L’inactivation du gène de l’aromatase chez le lapin

L’inactivation du gène de l’aromatase chez le lapin démontre le rôle fondamental des œstrogènes dans l’établissement du stock de cellules germinales dans l’ovaire fœtal

On sait depuis longtemps que les œstrogènes produits par l’ovaire à partir de la puberté jouent un rôle majeur dans la différenciation du sexe et le fonctionnement de l’ovaire chez les mammifères. On connait beaucoup moins bien le rôle de la production précoce d’œstrogènes qui est observée dans l’ovaire fœtal chez de nombreuses espèces (dont l’humain ou le lapin) mais pas toutes (la souris par exemple).

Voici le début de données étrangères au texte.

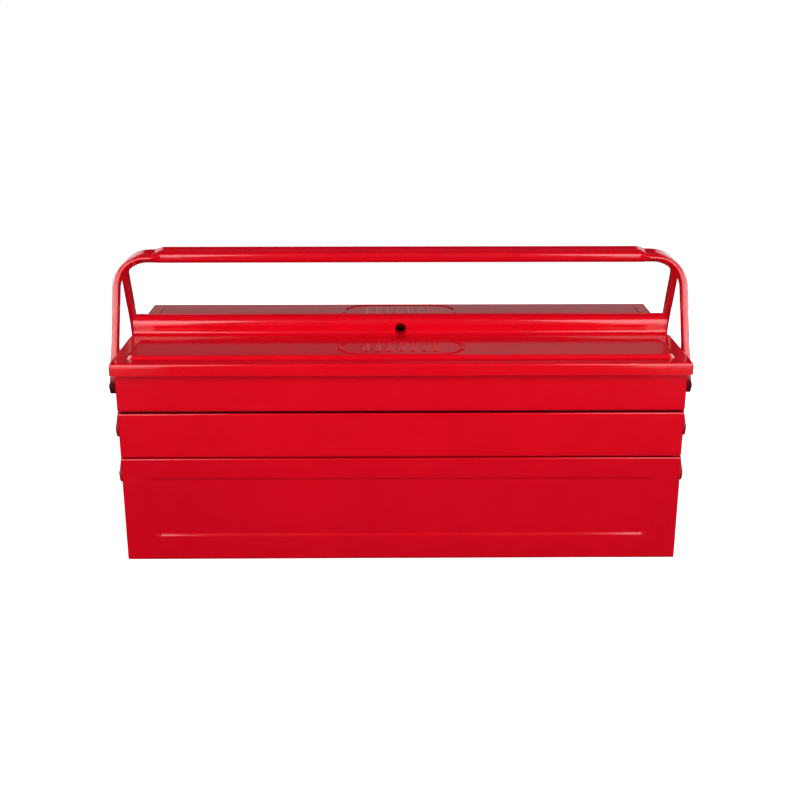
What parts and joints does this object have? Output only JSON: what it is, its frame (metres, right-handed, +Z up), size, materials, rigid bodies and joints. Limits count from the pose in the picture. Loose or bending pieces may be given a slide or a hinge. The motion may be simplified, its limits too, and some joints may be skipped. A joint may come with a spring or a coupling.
{
  "type": "cantilever tool box",
  "caption": "Steel cantilever tool box with a base, stepped swing-out trays on link arms, hinged lids with a lock ridge, and folding tube handles.",
  "frame": {"origin": "middle of the base's underside, on the surface it stands on", "axes": "+X along the box towards its right end, +Z up, the front faces -Y"},
  "size_m": [0.5648, 0.23, 0.284],
  "materials": {
    "base_enamel": "glossy powder coat",
    "tray_enamel": "glossy powder coat",
    "lid_enamel": "glossy powder coat",
    "handle_enamel": "glossy powder coat",
    "arm_enamel": "glossy powder coat, worn at the rivets",
    "hardware_enamel": "glossy powder coat over rivet heads and hinge leaves",
    "zinc_steel": "zinc plated"
  },
  "bodies": {
    "base": {"base_shell": "base_enamel", "base_end_left": "base_enamel", "base_end_right": "base_enamel", "base_rivets": "hardware_enamel", "base_washers": "zinc_steel"},
    "front_long_arms": {"front_long_arm_left": "arm_enamel", "front_long_arm_right": "arm_enamel"},
    "front_lower_arms": {"front_lower_arm_left": "arm_enamel", "front_lower_arm_right": "arm_enamel"},
    "front_lower_tray": {"front_lower_tray": "tray_enamel", "front_lower_tray_rivets": "hardware_enamel", "front_lower_tray_washers": "zinc_steel"},
    "front_upper_tray": {"front_upper_tray": "tray_enamel", "front_upper_tray_rivets": "hardware_enamel", "front_upper_tray_washers": "zinc_steel", "front_handle_pivots": "hardware_enamel", "front_hinge_tray_leaf": "hardware_enamel", "front_hinge_pin": "zinc_steel"},
    "front_handle": {"front_handle": "handle_enamel", "front_handle_rivets": "hardware_enamel", "front_handle_bushes": "zinc_steel", "front_upper_arm_left": "arm_enamel", "front_upper_arm_right": "arm_enamel"},
    "front_lid": {"front_lid": "lid_enamel", "front_hinge_lid_leaf": "hardware_enamel"},
    "rear_long_arms": {"rear_long_arm_left": "arm_enamel", "rear_long_arm_right": "arm_enamel"},
    "rear_lower_arms": {"rear_lower_arm_left": "arm_enamel", "rear_lower_arm_right": "arm_enamel"},
    "rear_lower_tray": {"rear_lower_tray": "tray_enamel", "rear_lower_tray_rivets": "hardware_enamel", "rear_lower_tray_washers": "zinc_steel"},
    "rear_upper_tray": {"rear_upper_tray": "tray_enamel", "rear_upper_tray_rivets": "hardware_enamel", "rear_upper_tray_washers": "zinc_steel", "rear_handle_pivots": "hardware_enamel", "rear_hinge_tray_leaf": "hardware_enamel", "rear_hinge_pin": "zinc_steel"},
    "rear_handle": {"rear_handle": "handle_enamel", "rear_handle_rivets": "hardware_enamel", "rear_handle_bushes": "zinc_steel", "rear_upper_arm_left": "arm_enamel", "rear_upper_arm_right": "arm_enamel"},
    "rear_lid": {"rear_lid": "lid_enamel", "rear_hinge_lid_leaf": "hardware_enamel"}
  },
  "joints": [
    {"name": "front_arm_swing", "type": "hinge", "parent": "base", "child": "front_long_arms", "pos_m": [0, -0.098, 0.086], "axis": [1, 0, 0], "range_deg": [0, 87.7]},
    {"name": "front_lower_arm_swing", "type": "hinge", "parent": "base", "child": "front_lower_arms", "pos_m": [0, -0.054, 0.086], "axis": [1, 0, 0], "range_deg": [0, 87.7]},
    {"name": "front_lower_tray_pivot", "type": "hinge", "parent": "front_long_arms", "child": "front_lower_tray", "pos_m": [0, -0.054, 0.1318], "axis": [1, 0, 0], "range_deg": [-87.7, 0]},
    {"name": "front_upper_tray_pivot", "type": "hinge", "parent": "front_long_arms", "child": "front_upper_tray", "pos_m": [0, -0.01, 0.1776], "axis": [1, 0, 0], "range_deg": [-87.7, 0]},
    {"name": "front_handle_swing", "type": "hinge", "parent": "front_upper_tray", "child": "front_handle", "pos_m": [0, -0.054, 0.1776], "axis": [1, 0, 0], "range_deg": [0, 87.7]},
    {"name": "front_lid_hinge", "type": "hinge", "parent": "front_upper_tray", "child": "front_lid", "pos_m": [0, -0.11235, 0.189], "axis": [1, 0, 0], "range_deg": [0, 100]},
    {"name": "rear_arm_swing", "type": "hinge", "parent": "base", "child": "rear_long_arms", "pos_m": [0, 0.098, 0.086], "axis": [-1, 0, 0], "range_deg": [0, 87.7]},
    {"name": "rear_lower_arm_swing", "type": "hinge", "parent": "base", "child": "rear_lower_arms", "pos_m": [0, 0.054, 0.086], "axis": [-1, 0, 0], "range_deg": [0, 87.7]},
    {"name": "rear_lower_tray_pivot", "type": "hinge", "parent": "rear_long_arms", "child": "rear_lower_tray", "pos_m": [0, 0.054, 0.1318], "axis": [-1, 0, 0], "range_deg": [-87.7, 0]},
    {"name": "rear_upper_tray_pivot", "type": "hinge", "parent": "rear_long_arms", "child": "rear_upper_tray", "pos_m": [0, 0.01, 0.1776], "axis": [-1, 0, 0], "range_deg": [-87.7, 0]},
    {"name": "rear_handle_swing", "type": "hinge", "parent": "rear_upper_tray", "child": "rear_handle", "pos_m": [0, 0.054, 0.1776], "axis": [-1, 0, 0], "range_deg": [0, 87.7]},
    {"name": "rear_lid_hinge", "type": "hinge", "parent": "rear_upper_tray", "child": "rear_lid", "pos_m": [0, 0.11235, 0.189], "axis": [-1, 0, 0], "range_deg": [0, 100]}
  ],
  "couplings": [
    {"joint": "front_lower_arm_swing", "follows": "front_arm_swing", "ratio": 1},
    {"joint": "front_lower_tray_pivot", "follows": "front_arm_swing", "ratio": -1},
    {"joint": "front_upper_tray_pivot", "follows": "front_arm_swing", "ratio": -1},
    {"joint": "front_handle_swing", "follows": "front_arm_swing", "ratio": 1},
    {"joint": "rear_lower_arm_swing", "follows": "rear_arm_swing", "ratio": 1},
    {"joint": "rear_lower_tray_pivot", "follows": "rear_arm_swing", "ratio": -1},
    {"joint": "rear_upper_tray_pivot", "follows": "rear_arm_swing", "ratio": -1},
    {"joint": "rear_handle_swing", "follows": "rear_arm_swing", "ratio": 1}
  ]
}
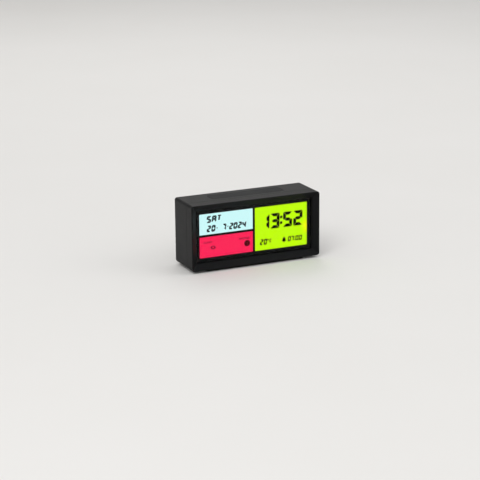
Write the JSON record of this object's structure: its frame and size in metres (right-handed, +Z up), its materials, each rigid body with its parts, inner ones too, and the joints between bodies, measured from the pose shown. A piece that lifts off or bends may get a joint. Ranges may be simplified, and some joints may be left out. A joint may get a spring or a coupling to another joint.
{
  "type": "lcd alarm clock",
  "caption": "Desk alarm clock with a wide colour-lit LCD behind a sloped black frame, a snooze bar on top, and keys, switch and battery bay in the back.",
  "frame": {"origin": "on the surface that the clock stands on, under the middle of its case", "axes": "+X to the right seen from the front, +Y from the display to the back, +Z up"},
  "size_m": [0.17, 0.0536, 0.0838],
  "materials": {
    "case_black": "fine moulded texture",
    "key_black": "fine moulded texture",
    "clear_window": "clear polished acrylic",
    "print_black": "screen print behind the window",
    "polarizer": "clear film",
    "lcd_glass": "clear glass",
    "film_white": "lit colour film",
    "film_pink": "lit colour film",
    "film_green": "lit colour film",
    "white_plastic": "moulded",
    "light_guide": "clear moulded acrylic",
    "elastomer": "layered elastomer",
    "circuit_board": "solder mask",
    "epoxy_black": "moulded epoxy",
    "steel": "zinc plated",
    "brass": "rolled sheet",
    "cell_wrap": "printed sleeve",
    "rubber": "moulded",
    "wire_red": "extruded",
    "wire_black": "extruded",
    "ribbon_grey": "extruded"
  },
  "bodies": {
    "clock_body": {"alarm_switch_body": "epoxy_black", "battery_1": "cell_wrap", "battery_2": "cell_wrap", "battery_3": "cell_wrap", "battery_wire_black": "wire_black", "battery_wire_red": "wire_red", "board_screw_1": "steel", "board_screw_2": "steel", "board_screw_3": "steel", "board_screw_4": "steel", "buzzer_cable": "wire_black", "case_screw_1": "steel", "case_screw_2": "steel", "case_screw_3": "steel", "case_screw_4": "steel", "colour_film_green": "film_green", "colour_film_pink": "film_pink", "colour_film_white": "film_white", "contact_bridge_left": "steel", "contact_bridge_right": "steel", "contact_negative": "steel", "contact_positive": "steel", "controller_blob": "epoxy_black", "crystal_can": "steel", "dc_socket": "epoxy_black", "diffuser_sheet": "white_plastic", "display_window": "clear_window", "filter_capacitor": "epoxy_black", "front_bezel": "case_black", "key_board": "circuit_board", "key_ribbon": "ribbon_grey", "lcd_glass_front": "lcd_glass", "lcd_glass_rear": "lcd_glass", "lcd_holder": "white_plastic", "led_bar": "white_plastic", "light_guide": "light_guide", "main_board": "circuit_board", "piezo_disc": "brass", "polarizer_front": "polarizer", "polarizer_rear": "polarizer", "power_board": "circuit_board", "power_cable": "wire_black", "rear_housing": "case_black", "reflector_sheet": "white_plastic", "rubber_foot_front": "rubber", "rubber_foot_rear": "rubber", "snooze_board": "circuit_board", "snooze_cable": "wire_black", "snooze_spring_left": "steel", "snooze_spring_right": "steel", "thermistor": "epoxy_black", "window_print": "print_black", "zebra_strip": "elastomer"},
    "snooze_bar": {"snooze_bar": "key_black"},
    "mode_key": {"button_mode": "key_black"},
    "set_key": {"button_set": "key_black"},
    "up_key": {"button_up": "key_black"},
    "down_key": {"button_down": "key_black"},
    "alarm_switch": {"alarm_switch_knob": "key_black"},
    "battery_lid": {"battery_door": "case_black"}
  },
  "joints": [
    {"name": "snooze_press", "type": "slide", "parent": "clock_body", "child": "snooze_bar", "axis": [0, 0, -1], "range_m": [0, 0.0012], "stiffness_N_per_m": 700, "springref_m": -0.0004, "deforming": ["snooze_spring_left", "snooze_spring_right"]},
    {"name": "mode_press", "type": "slide", "parent": "clock_body", "child": "mode_key", "axis": [0, -1, 0], "range_m": [0, 0.0007], "stiffness_N_per_m": 1200, "springref_m": -0.0004},
    {"name": "set_press", "type": "slide", "parent": "clock_body", "child": "set_key", "axis": [0, -1, 0], "range_m": [0, 0.0007], "stiffness_N_per_m": 1200, "springref_m": -0.0004},
    {"name": "up_press", "type": "slide", "parent": "clock_body", "child": "up_key", "axis": [0, -1, 0], "range_m": [0, 0.0007], "stiffness_N_per_m": 1200, "springref_m": -0.0004},
    {"name": "down_press", "type": "slide", "parent": "clock_body", "child": "down_key", "axis": [0, -1, 0], "range_m": [0, 0.0007], "stiffness_N_per_m": 1200, "springref_m": -0.0004},
    {"name": "alarm_slide", "type": "slide", "parent": "clock_body", "child": "alarm_switch", "axis": [1, 0, 0], "range_m": [0, 0.0035]},
    {"name": "battery_door_lift", "type": "slide", "parent": "clock_body", "child": "battery_lid", "axis": [0, 1, 0], "range_m": [0, 0.03]}
  ]
}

Des travaux anciens avaient émis l’hypothèse que ces œstrogènes pourraient agir sur la différenciation de l’ovaire dès le stade fœtal, mais aucune démonstration n’avait pu être apportée faute de modèle animal adéquat, la souris n’étant pas un modèle pertinent pour cette étude.

Grâce à la technologie de « genome editing » très efficace chez le lapin, les chercheurs de l’unité Biologie de la Reproduction, Environnement, Epigénétique, et Développement- BREED (SAPS, INRAe/UPSaclay, Jouy-en-Josas) ont généré une lignée de lapins dépourvus de toute synthèse d’œstrogènes suite à l’introduction d’une mutation STOP dans le gène CYP19A1 codant pour l’aromatase, l’enzyme de synthèse des œstrogènes. L’étude décrit le phénotype des gonades femelles au cours de leur différenciation, depuis le stade « gonade indifférenciée » chez le fœtus jusque chez l’adulte. Ainsi, même en absence totale de production d’œstrogènes, la gonade fœtale de la petite femelle se différencie en un ovaire. Mais cet ovaire ne se différencie pas normalement : en effet, on assiste à une réduction massive et définitive du stock de cellules germinales (réserve ovarienne).

Ces travaux publiés dans Endocrinology apportent la première démonstration du rôle indispensable des œstrogènes pour constituer cette réserve ovarienne. De plus, ils soulignent l’importance des régulations autocrines au sein de la gonade fœtale, suggérant que l’exposition in utero à des molécules anti-œstrogéniques (perturbateurs endocriniens ou autres facteurs environnementaux) pourrait altérer la fertilité de l’individu à naître, en réduisant définitivement sa capacité de production ovocytaire.

Légende Figure : En absence d’œstradiol dans les gonades fœtales chez les petites lapines KO on constate une baisse de l’activité de mitose de toutes les cellules de la gonade (caractérisée ici par la diminution de l’épaisseur de l’épithélium de surface, marquage par KI67). Dès lors, la gonade KO est plus petite. Après la puberté, l’aromatase est détectée dans les cellules de la granulosa de quelques grands follicules à antrum (coloration brune). Chez les lapines KO, aucun marquage n’est observé. Les ovaires sont plus petits, présentent quelques follicules à antrum mais la « réserve folliculaire » est inexistante comme on peut le voir sur l’image en zoom : pas de petits follicules capables d’entrer en croissance pour renouveler le stock de follicules à antrum mais des « vésicules » vides, traces de dégénérescence de ces follicules.